TASK DETAILS → Write out each entry again. Keep every word exactly as it is.

---- DATA FOR THE TASK

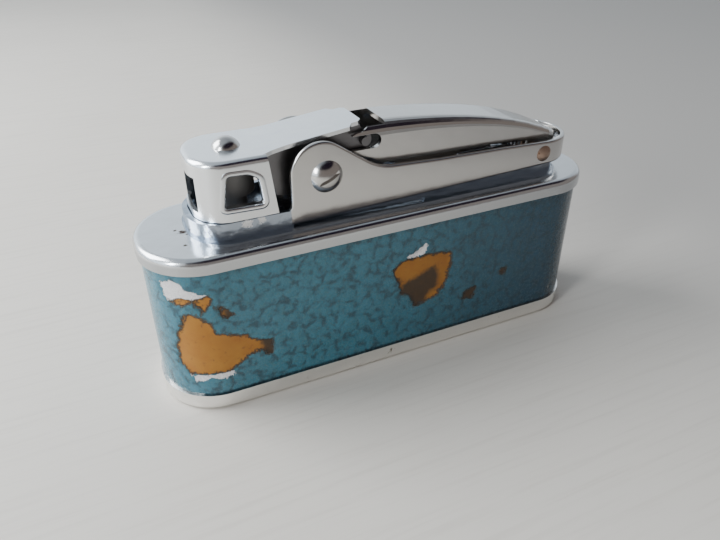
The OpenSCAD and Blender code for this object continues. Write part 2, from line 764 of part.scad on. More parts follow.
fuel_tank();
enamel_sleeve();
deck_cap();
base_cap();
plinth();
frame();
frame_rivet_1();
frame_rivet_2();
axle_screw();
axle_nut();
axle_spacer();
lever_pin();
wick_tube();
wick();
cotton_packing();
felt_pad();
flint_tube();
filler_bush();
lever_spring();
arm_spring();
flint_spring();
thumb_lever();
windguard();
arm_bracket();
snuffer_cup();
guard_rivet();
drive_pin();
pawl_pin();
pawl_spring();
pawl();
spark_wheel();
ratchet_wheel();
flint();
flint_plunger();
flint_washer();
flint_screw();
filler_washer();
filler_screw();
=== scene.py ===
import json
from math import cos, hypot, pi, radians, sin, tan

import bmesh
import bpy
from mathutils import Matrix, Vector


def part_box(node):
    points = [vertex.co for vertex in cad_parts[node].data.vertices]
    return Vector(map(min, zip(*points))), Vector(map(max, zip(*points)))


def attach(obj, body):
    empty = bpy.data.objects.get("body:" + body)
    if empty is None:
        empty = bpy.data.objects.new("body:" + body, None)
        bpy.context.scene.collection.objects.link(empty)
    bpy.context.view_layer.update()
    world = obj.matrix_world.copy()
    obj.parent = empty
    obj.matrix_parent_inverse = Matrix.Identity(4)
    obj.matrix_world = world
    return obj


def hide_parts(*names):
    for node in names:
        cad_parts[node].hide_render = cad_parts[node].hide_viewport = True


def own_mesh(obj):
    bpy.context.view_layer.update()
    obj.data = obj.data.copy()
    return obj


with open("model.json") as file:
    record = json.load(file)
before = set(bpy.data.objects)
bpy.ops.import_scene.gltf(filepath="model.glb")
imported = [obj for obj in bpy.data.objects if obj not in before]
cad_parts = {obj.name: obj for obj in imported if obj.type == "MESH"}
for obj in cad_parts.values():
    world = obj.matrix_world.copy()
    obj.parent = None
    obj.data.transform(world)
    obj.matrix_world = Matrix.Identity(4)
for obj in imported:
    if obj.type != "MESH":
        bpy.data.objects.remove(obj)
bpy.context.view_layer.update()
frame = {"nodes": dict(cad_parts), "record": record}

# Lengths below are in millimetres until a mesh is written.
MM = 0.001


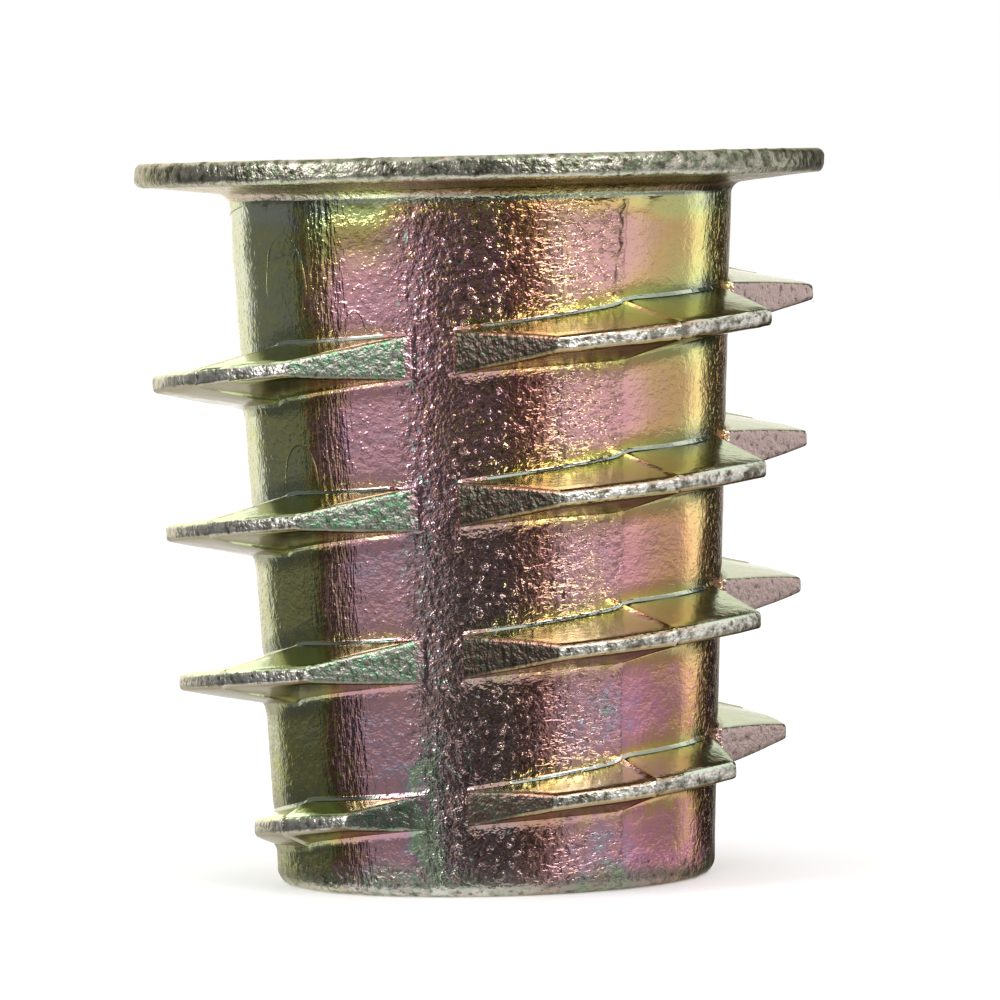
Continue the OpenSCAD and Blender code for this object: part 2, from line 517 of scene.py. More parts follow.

--------

TASK ANSWER →
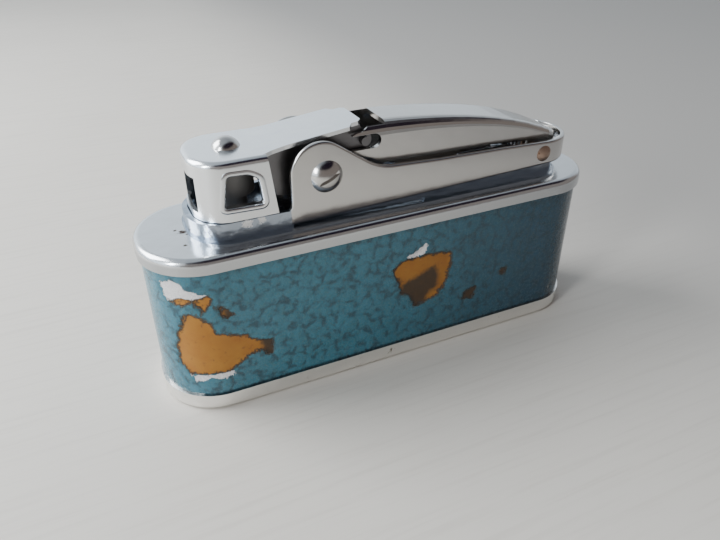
The OpenSCAD and Blender code for this object continues. Write part 2, from line 764 of part.scad on. More parts follow.
fuel_tank();
enamel_sleeve();
deck_cap();
base_cap();
plinth();
frame();
frame_rivet_1();
frame_rivet_2();
axle_screw();
axle_nut();
axle_spacer();
lever_pin();
wick_tube();
wick();
cotton_packing();
felt_pad();
flint_tube();
filler_bush();
lever_spring();
arm_spring();
flint_spring();
thumb_lever();
windguard();
arm_bracket();
snuffer_cup();
guard_rivet();
drive_pin();
pawl_pin();
pawl_spring();
pawl();
spark_wheel();
ratchet_wheel();
flint();
flint_plunger();
flint_washer();
flint_screw();
filler_washer();
filler_screw();
=== scene.py ===
import json
from math import cos, hypot, pi, radians, sin, tan

import bmesh
import bpy
from mathutils import Matrix, Vector


def part_box(node):
    points = [vertex.co for vertex in cad_parts[node].data.vertices]
    return Vector(map(min, zip(*points))), Vector(map(max, zip(*points)))


def attach(obj, body):
    empty = bpy.data.objects.get("body:" + body)
    if empty is None:
        empty = bpy.data.objects.new("body:" + body, None)
        bpy.context.scene.collection.objects.link(empty)
    bpy.context.view_layer.update()
    world = obj.matrix_world.copy()
    obj.parent = empty
    obj.matrix_parent_inverse = Matrix.Identity(4)
    obj.matrix_world = world
    return obj


def hide_parts(*names):
    for node in names:
        cad_parts[node].hide_render = cad_parts[node].hide_viewport = True


def own_mesh(obj):
    bpy.context.view_layer.update()
    obj.data = obj.data.copy()
    return obj


with open("model.json") as file:
    record = json.load(file)
before = set(bpy.data.objects)
bpy.ops.import_scene.gltf(filepath="model.glb")
imported = [obj for obj in bpy.data.objects if obj not in before]
cad_parts = {obj.name: obj for obj in imported if obj.type == "MESH"}
for obj in cad_parts.values():
    world = obj.matrix_world.copy()
    obj.parent = None
    obj.data.transform(world)
    obj.matrix_world = Matrix.Identity(4)
for obj in imported:
    if obj.type != "MESH":
        bpy.data.objects.remove(obj)
bpy.context.view_layer.update()
frame = {"nodes": dict(cad_parts), "record": record}

# Lengths below are in millimetres until a mesh is written.
MM = 0.001


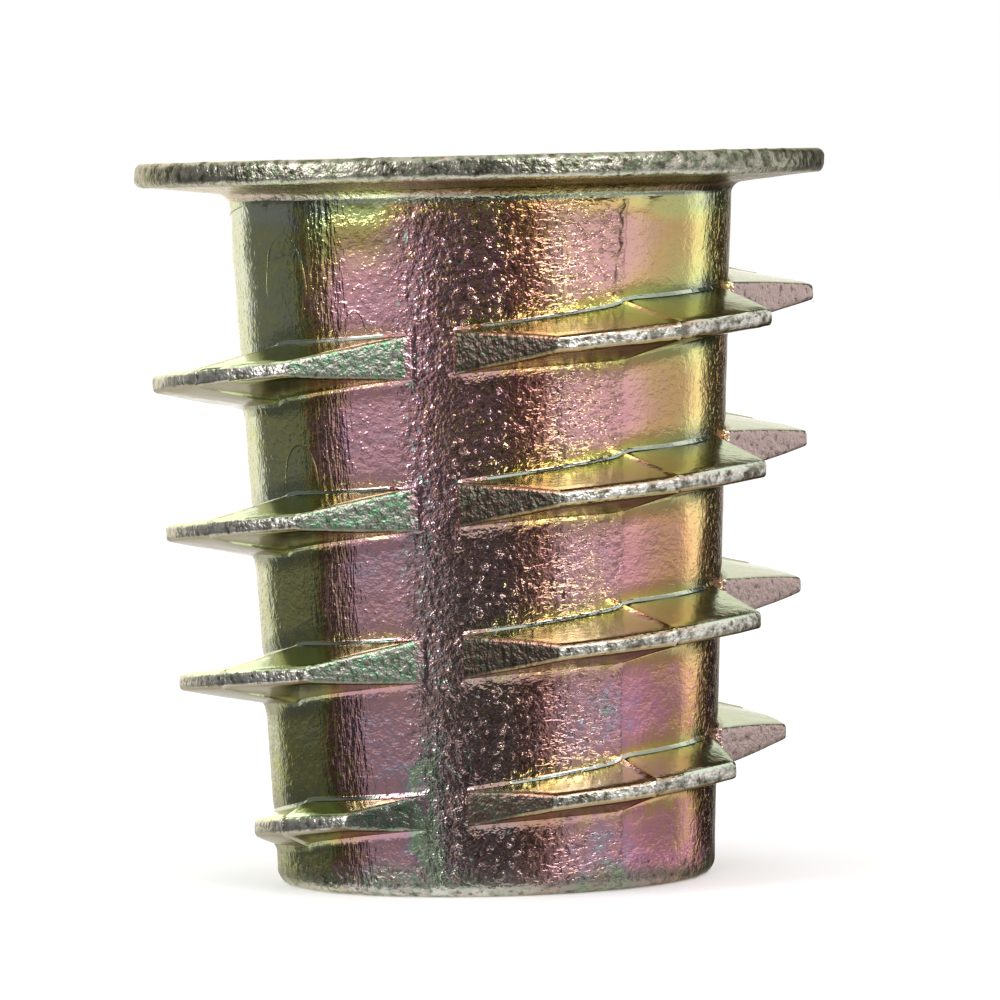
Continue the OpenSCAD and Blender code for this object: part 2, from line 517 of scene.py. More parts follow.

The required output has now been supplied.